How is the matrimonial regime liquidated in the event of divorce?
Liquidation of the matrimonial regime occurs upon its dissolution, that is at the time of divorce, death or legal separation judgment. For the participation in acquisitions regime — the most common — liquidation proceeds in several stages: each spouse identifies and takes back their own assets, the net acquisitions of each spouse are calculated (acquisitions assets less liabilities), then half of each spouse's net acquisitions is attributed to the other. Liquidation can be complex, particularly in the presence of mixed assets (reimbursements between pools), real property, company shareholdings or assets abroad. PBM Avocats assists its clients in complex liquidations, in collaboration with financial experts if necessary.
Do debts contracted by one spouse bind the other spouse?

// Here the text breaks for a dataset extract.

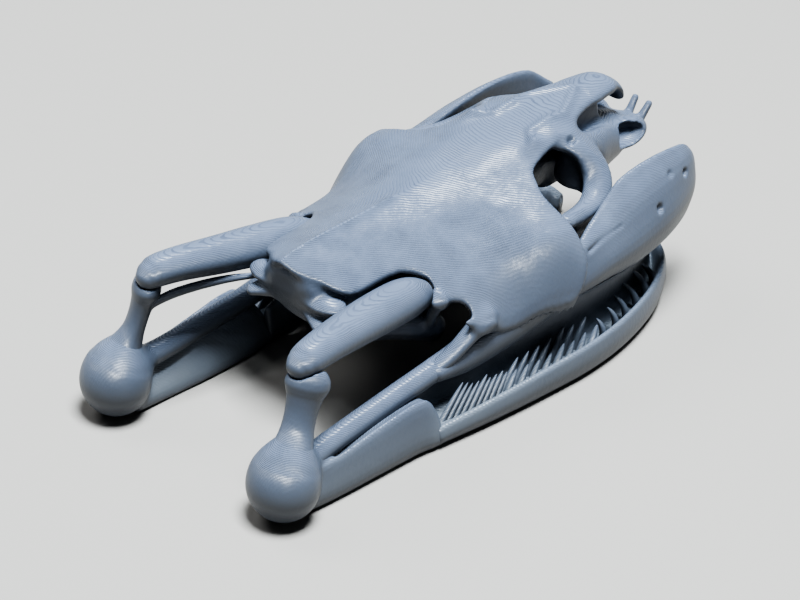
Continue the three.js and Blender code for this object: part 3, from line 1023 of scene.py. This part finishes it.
        def distance(x: np.ndarray, y: np.ndarray, z: np.ndarray) -> np.ndarray:
            """Measures the distance to the body.

            Args:
                x: Open grid of x.
                y: Open grid of y.
                z: Open grid of z.

            Returns:
                The distances, negative inside.
            """
            half = spread(rows, y, 1)
            low, high = spread(rows, y, 2), spread(rows, y, 3)
            reach = (high - low) / 2
            smaller = np.minimum(half, reach)
            scaled = np.sqrt((x / half) ** 2 + ((z - (low + high) / 2) / reach) ** 2)
            past_ends = np.maximum(ends[0] - y, y - ends[1])
            return blend_max((scaled - 1) * smaller, past_ends, 1.0)

        lowest = min(row[2] for row in rows)
        highest = max(row[3] for row in rows)
        block.add(distance, (-widest, ends[0], lowest), (widest, ends[1], highest), fillet)

    def _add_roof(self, block: Field, fillet: float) -> None:
        """Adds the roof sheet with its rounded edges.

        Args:
            block: The field.
            fillet: Radius where it joins what is there.
        """
        half = smooth_curve([(*point, 0) for point in self.outline], step=0.5)[:, :2]
        outline = np.vstack([half, half[1:-1][::-1] * (-1, 1)])

        def distance(x: np.ndarray, y: np.ndarray, z: np.ndarray) -> np.ndarray:
            """Measures the distance to the sheet.

            Args:
                x: Open grid of x.
                y: Open grid of y.
                z: Open grid of z.

            Returns:
                The distances, negative inside.
            """
            height = self.roof_height(x, y) + self.relief(x, y)
            slope_x = np.gradient(height[:, :, 0], block.step, axis=0)
            slope_y = np.gradient(height[:, :, 0], block.step, axis=1)
            steep = np.sqrt(1 + slope_x**2 + slope_y**2)[:, :, None]
            edge = outline_distance(x, y, outline)
            inwards = np.clip(-edge / self.edge_taper, 0, 1)
            more = self.half_thickness - self.edge_half_thickness
            half_sheet = self.edge_half_thickness + more * inwards
            middle = height - half_sheet * steep
            sheet = np.abs(z - middle) / steep - half_sheet
            return blend_max(sheet, edge, self.edge_rounding)

        block.add(distance, (-24, -43, 10), (24, 29, 31), fillet)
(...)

As a general rule, each spouse is personally liable for their own debts, regardless of the matrimonial regime (art. 202 SCC for participation in acquisitions). However, debts contracted for the ordinary needs of the family bind both spouses jointly and severally (art. 166 SCC), even if only one of the spouses contracted them. Debts encumbering a spouse's acquisitions reduce their value upon liquidation. Under the community of property regime, the rules are different and may lead to the common assets being engaged for the debts of one spouse alone under certain conditions (art. 233 et seq. SCC). It is important to clarify these rules before contracting debts or undertaking a commercial activity during the marriage.